Cloud infrastructure decisions will be increasingly automated by AI and ML
Employee productivity isn’t the only area where new workloads such as AI and Machine Learning (ML) can help businesses. Demand on the industry’s cloud infrastructure has long been increasing, leading to an exponential growth in AI/ML capabilities to support this. To take one example, international telecommunications company Vodafone has embarked on a long-term partnership with Google Cloud to build a powerful integrated data platform and distributed system, supporting the creation of new digital products and services for customers.
Choosing the right cloud components has often proved quite daunting for businesses. However, in 2023, AI and ML will alleviate this burden. Developments will combine purpose-built frameworks, prescriptive architectures, and a viable network to ensure an optimised and reliable infrastructure. This will free up cloud architects to work towards cultivating innovation and business logic behind the infrastructure, instead of focusing on its principles.
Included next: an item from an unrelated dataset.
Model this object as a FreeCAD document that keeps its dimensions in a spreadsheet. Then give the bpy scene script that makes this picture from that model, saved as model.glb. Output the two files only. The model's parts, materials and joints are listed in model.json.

The vast majority of security operations workloads will be automated
Security was a top priority for businesses in 2022, and will remain so this year.
External pressures are causing many organisations to attempt to speed up their digital transformations, meaning they are often finding it hard to single out the alerts and security areas to be investigated. Unsurprisingly, this situation is only further exacerbated by the increasing data volume, alert fatigue and financial costs faced across the board.
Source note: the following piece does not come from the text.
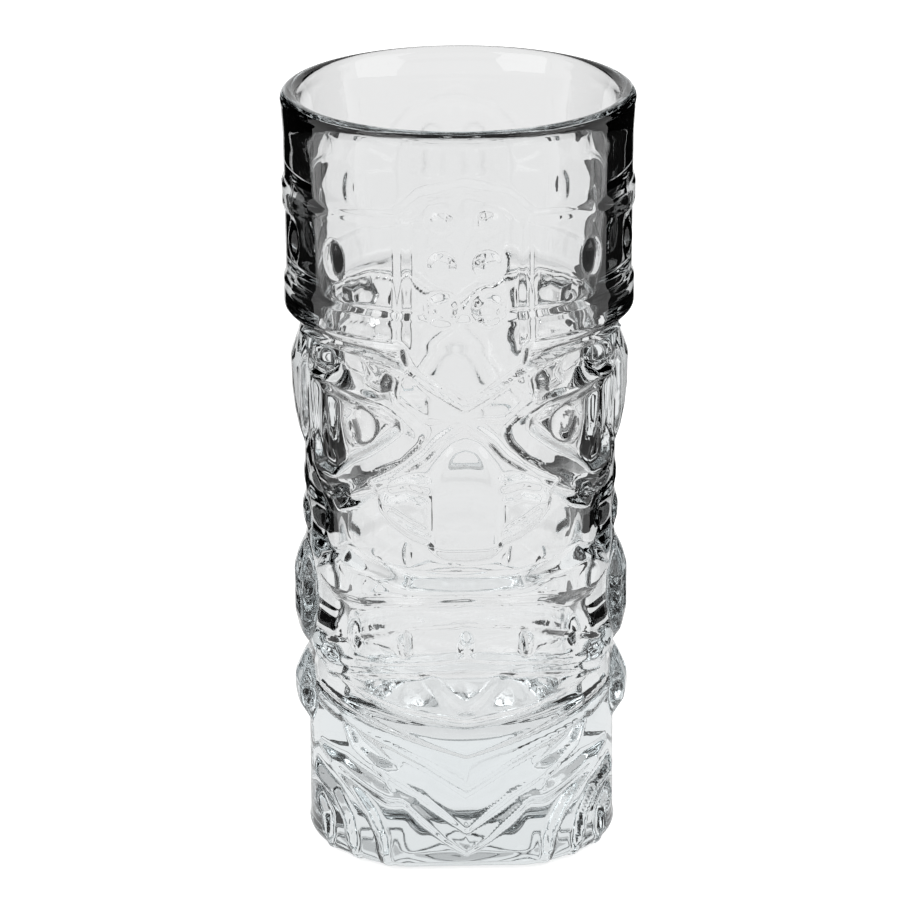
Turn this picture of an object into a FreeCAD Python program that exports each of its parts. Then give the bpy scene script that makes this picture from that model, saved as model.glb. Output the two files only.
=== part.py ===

In the tech sector, organisations have struggled to generate efficient responses to risks due to the number of legacy tools still in operation, in tandem with increasingly demanding security engineering. But automation can help here. Last year, Google acquired leading cybersecurity service company Mandiant to bolster its security operations offerings and advisory services, whilst assisting customers in their response to security issues.
Developments like this mean that in 2023, companies may be able to divide threat detection into 90% automated and 10% manual, so security professionals can turn their attention to more critical and creative duties such as risk examination, responding to visibility issues and sharing security insights.
In doing so, professionals can foster increased knowledge sharing and establish viable connections with developers, ensuring teams are aligned on risks and responses.
Organisations using public cloud will freely switch their primary cloud provider as a result of available multi-cloud capabilities
According to recent studies, more and more businesses are embracing a multi-cloud strategy, forgoing their reliance on a single hyperscale cloud provider and looking to make a seamless transition from their first cloud to a second. To prepare for this, many businesses have already started investing in upskilling their employees, improving their technology and benefiting from a secondary cloud provider to stimulate cloud adoption.
In 2023, we are likely to see more companies opting for multicloud technologies to share not just work tasks but also ideas and knowledge, boosting collaboration between teams. Adopting a multi-cloud strategy can ultimately help businesses with cost optimisation, improved risk management, data scalability and resilience, to name a few.
Three-quarters of developers will have sustainability as their primary development principle
An increasing number of companies are already starting to prioritise sustainability over standard business targets like cost, safety and reliability. However, many are still unsure where to start. According to Google Cloud’s 2022 report on sustainable transformation, approximately 65% of IT professionals remain unsure of how to bolster sustainability efforts, and only 36% believe their organisations have measurement tools in place to track their sustainability development.
Fortunately, cloud providers have already taken significant steps – cloud computing can help companies understand how their practices impact the environment and offer tools to measure their sustainability progress. For instance, in August 2022 energy platform company Kaluza announced plans to adopt Google Cloud technology to boost energy visibility throughout its operations, with a goal to eliminate nearly 10 million tons of CO2 produced by 2030.
In 2023, we will witness a rise in the number of businesses seeking more sophisticated tools, similarly to Kaluza, to benchmark their sustainable initiatives as well as to analyse data around their carbon footprint and environmental impact.
It’s undeniable that 2023 will come with its challenges. However, innovations in cloud computing, such as the increasing use of AI and ML in businesses, and a wider adoption of cloud technology, such as the rise of multi-cloud, will enable organisations to remain resilient, uncover new opportunities and thrive in the year ahead.